§ **Stated exercise**
Your answer should consist solely of the lines from the one with "bpy.data.objects.remove(obj)" through the one with "COUNTERSINK_GAP = 0.0004", copied exactly, endpoints included.
##### Information provided #####
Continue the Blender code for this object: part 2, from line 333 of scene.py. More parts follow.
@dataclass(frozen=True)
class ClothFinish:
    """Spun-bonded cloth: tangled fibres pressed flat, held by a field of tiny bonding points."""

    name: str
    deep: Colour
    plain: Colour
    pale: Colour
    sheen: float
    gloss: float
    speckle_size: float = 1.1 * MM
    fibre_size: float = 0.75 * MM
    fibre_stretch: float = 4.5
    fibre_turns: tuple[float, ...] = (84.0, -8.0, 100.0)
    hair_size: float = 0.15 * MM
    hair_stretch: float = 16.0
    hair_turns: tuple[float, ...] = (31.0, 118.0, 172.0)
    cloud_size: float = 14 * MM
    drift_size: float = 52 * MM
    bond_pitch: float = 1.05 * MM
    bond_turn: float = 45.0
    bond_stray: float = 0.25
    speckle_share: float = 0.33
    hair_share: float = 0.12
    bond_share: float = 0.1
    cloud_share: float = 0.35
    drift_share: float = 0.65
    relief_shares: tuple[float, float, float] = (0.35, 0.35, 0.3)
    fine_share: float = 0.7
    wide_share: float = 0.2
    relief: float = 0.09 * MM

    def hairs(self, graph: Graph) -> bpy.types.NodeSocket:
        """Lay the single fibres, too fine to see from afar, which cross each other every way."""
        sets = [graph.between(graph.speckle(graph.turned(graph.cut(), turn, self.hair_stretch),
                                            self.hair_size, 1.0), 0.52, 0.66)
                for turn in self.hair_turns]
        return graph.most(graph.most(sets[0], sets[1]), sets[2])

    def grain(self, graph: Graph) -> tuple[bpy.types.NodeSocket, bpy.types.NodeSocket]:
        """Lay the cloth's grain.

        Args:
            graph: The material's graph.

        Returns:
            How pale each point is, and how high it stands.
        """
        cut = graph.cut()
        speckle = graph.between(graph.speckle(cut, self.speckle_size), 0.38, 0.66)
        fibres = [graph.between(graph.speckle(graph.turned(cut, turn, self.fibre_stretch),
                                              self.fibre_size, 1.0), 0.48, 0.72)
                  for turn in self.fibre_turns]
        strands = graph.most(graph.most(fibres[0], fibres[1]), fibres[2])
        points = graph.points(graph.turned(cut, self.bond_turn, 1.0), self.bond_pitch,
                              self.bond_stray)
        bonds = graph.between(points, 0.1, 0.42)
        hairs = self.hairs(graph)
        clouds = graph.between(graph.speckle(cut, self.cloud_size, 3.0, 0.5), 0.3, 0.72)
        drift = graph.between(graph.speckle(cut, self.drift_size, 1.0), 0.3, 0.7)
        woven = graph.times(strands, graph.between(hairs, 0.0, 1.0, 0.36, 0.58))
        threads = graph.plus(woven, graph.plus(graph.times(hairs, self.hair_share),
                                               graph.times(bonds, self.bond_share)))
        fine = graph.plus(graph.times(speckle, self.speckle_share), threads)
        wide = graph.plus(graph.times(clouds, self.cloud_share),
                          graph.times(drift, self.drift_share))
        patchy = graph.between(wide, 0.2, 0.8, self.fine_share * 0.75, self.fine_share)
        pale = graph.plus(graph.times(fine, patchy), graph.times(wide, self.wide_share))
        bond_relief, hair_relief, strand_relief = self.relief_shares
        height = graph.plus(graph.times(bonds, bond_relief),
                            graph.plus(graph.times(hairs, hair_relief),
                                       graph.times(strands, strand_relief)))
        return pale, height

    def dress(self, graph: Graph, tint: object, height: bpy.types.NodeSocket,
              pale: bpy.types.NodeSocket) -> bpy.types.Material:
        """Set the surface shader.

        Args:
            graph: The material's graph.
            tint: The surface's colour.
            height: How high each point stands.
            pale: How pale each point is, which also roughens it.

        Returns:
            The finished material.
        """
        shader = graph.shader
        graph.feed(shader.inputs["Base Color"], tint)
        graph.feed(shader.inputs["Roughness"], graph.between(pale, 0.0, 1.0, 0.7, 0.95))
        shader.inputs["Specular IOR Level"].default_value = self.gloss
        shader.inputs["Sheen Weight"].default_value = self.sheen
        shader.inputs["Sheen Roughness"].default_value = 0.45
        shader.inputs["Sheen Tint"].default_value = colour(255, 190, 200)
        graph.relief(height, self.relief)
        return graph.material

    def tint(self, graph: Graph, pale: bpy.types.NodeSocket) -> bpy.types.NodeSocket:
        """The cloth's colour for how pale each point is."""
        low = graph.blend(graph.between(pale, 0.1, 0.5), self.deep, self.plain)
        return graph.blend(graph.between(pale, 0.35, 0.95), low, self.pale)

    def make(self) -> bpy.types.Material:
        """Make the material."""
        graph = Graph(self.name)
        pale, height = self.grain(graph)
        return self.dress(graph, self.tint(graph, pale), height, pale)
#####
##### Information provided #####
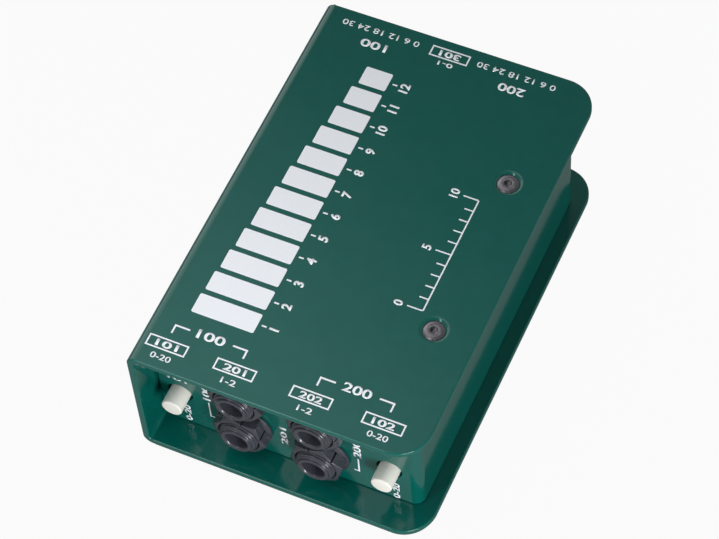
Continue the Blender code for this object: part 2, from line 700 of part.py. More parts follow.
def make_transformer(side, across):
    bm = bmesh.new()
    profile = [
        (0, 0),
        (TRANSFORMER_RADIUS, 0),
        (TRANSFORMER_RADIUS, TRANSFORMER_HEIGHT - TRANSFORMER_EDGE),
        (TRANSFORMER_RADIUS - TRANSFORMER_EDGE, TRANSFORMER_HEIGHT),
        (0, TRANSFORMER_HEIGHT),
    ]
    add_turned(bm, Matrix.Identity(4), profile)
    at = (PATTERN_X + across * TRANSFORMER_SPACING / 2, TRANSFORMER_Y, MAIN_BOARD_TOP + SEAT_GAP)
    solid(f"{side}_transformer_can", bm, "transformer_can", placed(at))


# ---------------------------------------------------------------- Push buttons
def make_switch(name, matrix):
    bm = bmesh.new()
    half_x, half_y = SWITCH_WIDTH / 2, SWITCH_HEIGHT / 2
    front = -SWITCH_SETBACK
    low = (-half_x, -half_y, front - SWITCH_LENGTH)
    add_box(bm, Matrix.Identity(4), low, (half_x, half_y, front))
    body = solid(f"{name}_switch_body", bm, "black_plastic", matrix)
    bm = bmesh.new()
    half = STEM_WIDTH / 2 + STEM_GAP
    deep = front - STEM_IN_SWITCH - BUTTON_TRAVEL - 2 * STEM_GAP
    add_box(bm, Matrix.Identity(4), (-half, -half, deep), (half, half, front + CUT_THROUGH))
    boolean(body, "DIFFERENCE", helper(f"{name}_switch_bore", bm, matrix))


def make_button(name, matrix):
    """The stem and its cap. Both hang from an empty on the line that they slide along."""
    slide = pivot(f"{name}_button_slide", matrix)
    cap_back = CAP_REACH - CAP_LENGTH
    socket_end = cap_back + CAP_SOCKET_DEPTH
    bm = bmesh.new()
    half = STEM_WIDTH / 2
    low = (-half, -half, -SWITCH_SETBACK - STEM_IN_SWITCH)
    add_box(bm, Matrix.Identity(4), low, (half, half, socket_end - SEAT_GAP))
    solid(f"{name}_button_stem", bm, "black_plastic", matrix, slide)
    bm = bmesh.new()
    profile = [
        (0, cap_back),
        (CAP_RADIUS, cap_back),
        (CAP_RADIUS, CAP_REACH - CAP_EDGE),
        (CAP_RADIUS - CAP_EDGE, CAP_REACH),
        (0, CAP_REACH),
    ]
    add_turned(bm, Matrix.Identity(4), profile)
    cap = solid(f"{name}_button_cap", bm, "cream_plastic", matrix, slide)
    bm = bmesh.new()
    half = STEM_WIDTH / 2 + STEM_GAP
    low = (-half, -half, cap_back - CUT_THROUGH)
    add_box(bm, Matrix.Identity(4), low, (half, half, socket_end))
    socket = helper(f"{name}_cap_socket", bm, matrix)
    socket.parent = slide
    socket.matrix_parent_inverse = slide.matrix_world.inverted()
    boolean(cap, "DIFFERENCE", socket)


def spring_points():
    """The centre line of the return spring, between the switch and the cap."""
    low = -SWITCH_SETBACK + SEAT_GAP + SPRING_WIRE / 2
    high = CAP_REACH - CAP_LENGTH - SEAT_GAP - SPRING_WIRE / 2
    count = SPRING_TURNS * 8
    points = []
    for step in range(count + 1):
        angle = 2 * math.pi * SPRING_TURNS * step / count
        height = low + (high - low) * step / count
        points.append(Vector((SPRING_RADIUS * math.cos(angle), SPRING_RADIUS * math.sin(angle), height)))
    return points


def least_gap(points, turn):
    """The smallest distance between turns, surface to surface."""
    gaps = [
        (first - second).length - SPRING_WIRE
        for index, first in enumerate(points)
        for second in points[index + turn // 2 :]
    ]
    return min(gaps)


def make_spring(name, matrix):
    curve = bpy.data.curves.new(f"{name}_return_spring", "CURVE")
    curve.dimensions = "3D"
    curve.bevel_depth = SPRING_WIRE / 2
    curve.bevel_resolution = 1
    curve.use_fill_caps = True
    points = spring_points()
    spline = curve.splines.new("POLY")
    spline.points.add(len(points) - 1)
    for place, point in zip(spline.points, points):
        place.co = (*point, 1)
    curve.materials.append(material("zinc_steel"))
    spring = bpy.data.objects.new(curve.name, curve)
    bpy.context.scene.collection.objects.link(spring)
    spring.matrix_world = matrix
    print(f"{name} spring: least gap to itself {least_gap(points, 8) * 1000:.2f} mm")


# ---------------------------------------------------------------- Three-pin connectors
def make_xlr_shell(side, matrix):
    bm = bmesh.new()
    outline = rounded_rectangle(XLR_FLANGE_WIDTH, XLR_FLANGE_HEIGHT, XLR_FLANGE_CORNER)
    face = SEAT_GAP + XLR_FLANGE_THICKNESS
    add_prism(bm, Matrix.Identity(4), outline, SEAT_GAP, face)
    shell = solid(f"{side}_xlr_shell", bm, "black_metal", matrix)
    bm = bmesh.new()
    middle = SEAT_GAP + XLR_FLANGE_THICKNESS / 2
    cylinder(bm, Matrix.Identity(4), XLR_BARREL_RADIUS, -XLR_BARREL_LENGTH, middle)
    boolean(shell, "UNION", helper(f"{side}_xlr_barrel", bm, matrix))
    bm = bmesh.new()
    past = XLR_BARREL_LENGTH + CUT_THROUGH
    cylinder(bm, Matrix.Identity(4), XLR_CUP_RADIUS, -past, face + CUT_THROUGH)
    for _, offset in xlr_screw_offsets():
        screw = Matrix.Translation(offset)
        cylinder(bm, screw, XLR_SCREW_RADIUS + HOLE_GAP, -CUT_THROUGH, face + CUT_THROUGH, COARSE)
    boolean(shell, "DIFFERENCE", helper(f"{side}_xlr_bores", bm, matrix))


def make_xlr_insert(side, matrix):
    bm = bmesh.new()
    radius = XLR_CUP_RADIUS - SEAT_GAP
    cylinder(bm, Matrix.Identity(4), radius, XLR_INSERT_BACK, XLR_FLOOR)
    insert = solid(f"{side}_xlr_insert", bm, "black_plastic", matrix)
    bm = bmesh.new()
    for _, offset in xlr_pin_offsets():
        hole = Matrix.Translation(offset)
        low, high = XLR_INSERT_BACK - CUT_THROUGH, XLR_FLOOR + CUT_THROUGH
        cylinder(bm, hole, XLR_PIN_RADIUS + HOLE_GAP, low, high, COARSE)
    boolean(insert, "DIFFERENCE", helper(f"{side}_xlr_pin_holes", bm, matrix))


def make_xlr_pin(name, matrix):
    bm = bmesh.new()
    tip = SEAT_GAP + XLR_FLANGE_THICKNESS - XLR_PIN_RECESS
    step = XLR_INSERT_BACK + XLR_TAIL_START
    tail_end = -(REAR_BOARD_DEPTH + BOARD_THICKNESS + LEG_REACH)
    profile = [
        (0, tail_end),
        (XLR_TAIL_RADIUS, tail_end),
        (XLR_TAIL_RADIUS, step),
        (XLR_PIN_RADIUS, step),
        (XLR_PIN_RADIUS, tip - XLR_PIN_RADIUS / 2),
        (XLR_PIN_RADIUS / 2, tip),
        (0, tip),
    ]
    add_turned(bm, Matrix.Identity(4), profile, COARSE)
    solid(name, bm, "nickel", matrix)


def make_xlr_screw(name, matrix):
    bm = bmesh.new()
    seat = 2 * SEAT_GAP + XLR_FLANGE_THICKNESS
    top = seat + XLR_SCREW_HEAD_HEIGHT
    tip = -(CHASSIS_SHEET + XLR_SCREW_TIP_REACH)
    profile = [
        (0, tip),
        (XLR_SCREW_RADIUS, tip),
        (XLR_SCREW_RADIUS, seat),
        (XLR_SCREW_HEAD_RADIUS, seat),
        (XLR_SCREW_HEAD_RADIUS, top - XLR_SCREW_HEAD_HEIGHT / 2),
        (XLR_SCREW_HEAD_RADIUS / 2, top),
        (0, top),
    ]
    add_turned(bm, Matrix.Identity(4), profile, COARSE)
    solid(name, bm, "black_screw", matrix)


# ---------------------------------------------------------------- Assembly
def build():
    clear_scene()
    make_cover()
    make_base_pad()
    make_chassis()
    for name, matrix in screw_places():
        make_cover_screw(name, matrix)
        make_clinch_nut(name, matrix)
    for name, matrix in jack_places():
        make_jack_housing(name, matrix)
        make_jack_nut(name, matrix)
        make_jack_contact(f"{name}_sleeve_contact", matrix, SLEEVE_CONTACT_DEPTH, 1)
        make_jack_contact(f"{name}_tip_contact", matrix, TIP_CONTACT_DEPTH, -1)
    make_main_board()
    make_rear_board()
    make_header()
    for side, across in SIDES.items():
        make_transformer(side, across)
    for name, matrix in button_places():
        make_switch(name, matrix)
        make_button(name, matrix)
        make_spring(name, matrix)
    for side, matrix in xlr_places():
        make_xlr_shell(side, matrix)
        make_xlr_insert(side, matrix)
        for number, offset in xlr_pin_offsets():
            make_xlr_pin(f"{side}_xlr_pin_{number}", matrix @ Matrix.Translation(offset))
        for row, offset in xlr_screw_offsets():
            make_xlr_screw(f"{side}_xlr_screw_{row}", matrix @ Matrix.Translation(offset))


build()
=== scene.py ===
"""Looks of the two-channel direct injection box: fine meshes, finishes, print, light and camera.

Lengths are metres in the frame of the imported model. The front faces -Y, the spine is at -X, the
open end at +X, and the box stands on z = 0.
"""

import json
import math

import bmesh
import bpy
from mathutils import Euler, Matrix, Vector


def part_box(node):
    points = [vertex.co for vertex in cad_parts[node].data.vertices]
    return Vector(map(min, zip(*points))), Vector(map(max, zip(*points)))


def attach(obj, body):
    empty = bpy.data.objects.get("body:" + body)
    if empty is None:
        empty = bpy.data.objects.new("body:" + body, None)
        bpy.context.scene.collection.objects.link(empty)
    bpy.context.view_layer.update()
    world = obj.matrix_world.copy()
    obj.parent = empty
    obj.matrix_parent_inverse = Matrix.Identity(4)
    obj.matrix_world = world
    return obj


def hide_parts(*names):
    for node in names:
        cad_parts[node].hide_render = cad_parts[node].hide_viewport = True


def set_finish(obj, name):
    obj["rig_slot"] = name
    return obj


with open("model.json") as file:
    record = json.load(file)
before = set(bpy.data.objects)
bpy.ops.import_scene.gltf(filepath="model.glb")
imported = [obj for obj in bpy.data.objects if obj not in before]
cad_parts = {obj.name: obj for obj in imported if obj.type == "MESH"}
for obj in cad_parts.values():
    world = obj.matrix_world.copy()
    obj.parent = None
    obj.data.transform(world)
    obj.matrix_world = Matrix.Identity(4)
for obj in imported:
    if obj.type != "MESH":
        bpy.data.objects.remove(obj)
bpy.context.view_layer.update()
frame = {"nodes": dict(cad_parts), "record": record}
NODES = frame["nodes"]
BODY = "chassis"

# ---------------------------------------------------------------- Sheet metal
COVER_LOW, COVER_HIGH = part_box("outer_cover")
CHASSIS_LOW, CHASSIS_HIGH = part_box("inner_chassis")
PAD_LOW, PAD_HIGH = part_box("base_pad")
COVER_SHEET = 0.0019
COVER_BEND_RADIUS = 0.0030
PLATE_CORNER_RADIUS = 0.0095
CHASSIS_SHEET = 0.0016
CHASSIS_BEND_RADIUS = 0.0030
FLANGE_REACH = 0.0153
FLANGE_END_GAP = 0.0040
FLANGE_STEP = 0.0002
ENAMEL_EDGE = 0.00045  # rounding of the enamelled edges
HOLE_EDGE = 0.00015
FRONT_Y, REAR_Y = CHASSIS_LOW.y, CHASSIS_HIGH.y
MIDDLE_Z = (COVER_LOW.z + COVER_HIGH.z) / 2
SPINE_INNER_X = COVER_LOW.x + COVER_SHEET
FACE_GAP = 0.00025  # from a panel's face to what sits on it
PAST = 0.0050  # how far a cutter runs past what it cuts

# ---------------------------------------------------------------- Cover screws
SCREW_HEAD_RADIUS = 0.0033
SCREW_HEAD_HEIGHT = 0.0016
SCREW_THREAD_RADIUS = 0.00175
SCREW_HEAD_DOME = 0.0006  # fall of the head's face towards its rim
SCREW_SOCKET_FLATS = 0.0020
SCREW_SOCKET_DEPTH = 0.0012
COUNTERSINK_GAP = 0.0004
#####
§ **The result**
        bpy.data.objects.remove(obj)
bpy.context.view_layer.update()
frame = {"nodes": dict(cad_parts), "record": record}
NODES = frame["nodes"]
BODY = "chassis"

# ---------------------------------------------------------------- Sheet metal
COVER_LOW, COVER_HIGH = part_box("outer_cover")
CHASSIS_LOW, CHASSIS_HIGH = part_box("inner_chassis")
PAD_LOW, PAD_HIGH = part_box("base_pad")
COVER_SHEET = 0.0019
COVER_BEND_RADIUS = 0.0030
PLATE_CORNER_RADIUS = 0.0095
CHASSIS_SHEET = 0.0016
CHASSIS_BEND_RADIUS = 0.0030
FLANGE_REACH = 0.0153
FLANGE_END_GAP = 0.0040
FLANGE_STEP = 0.0002
ENAMEL_EDGE = 0.00045  # rounding of the enamelled edges
HOLE_EDGE = 0.00015
FRONT_Y, REAR_Y = CHASSIS_LOW.y, CHASSIS_HIGH.y
MIDDLE_Z = (COVER_LOW.z + COVER_HIGH.z) / 2
SPINE_INNER_X = COVER_LOW.x + COVER_SHEET
FACE_GAP = 0.00025  # from a panel's face to what sits on it
PAST = 0.0050  # how far a cutter runs past what it cuts

# ---------------------------------------------------------------- Cover screws
SCREW_HEAD_RADIUS = 0.0033
SCREW_HEAD_HEIGHT = 0.0016
SCREW_THREAD_RADIUS = 0.00175
SCREW_HEAD_DOME = 0.0006  # fall of the head's face towards its rim
SCREW_SOCKET_FLATS = 0.0020
SCREW_SOCKET_DEPTH = 0.0012
COUNTERSINK_GAP = 0.0004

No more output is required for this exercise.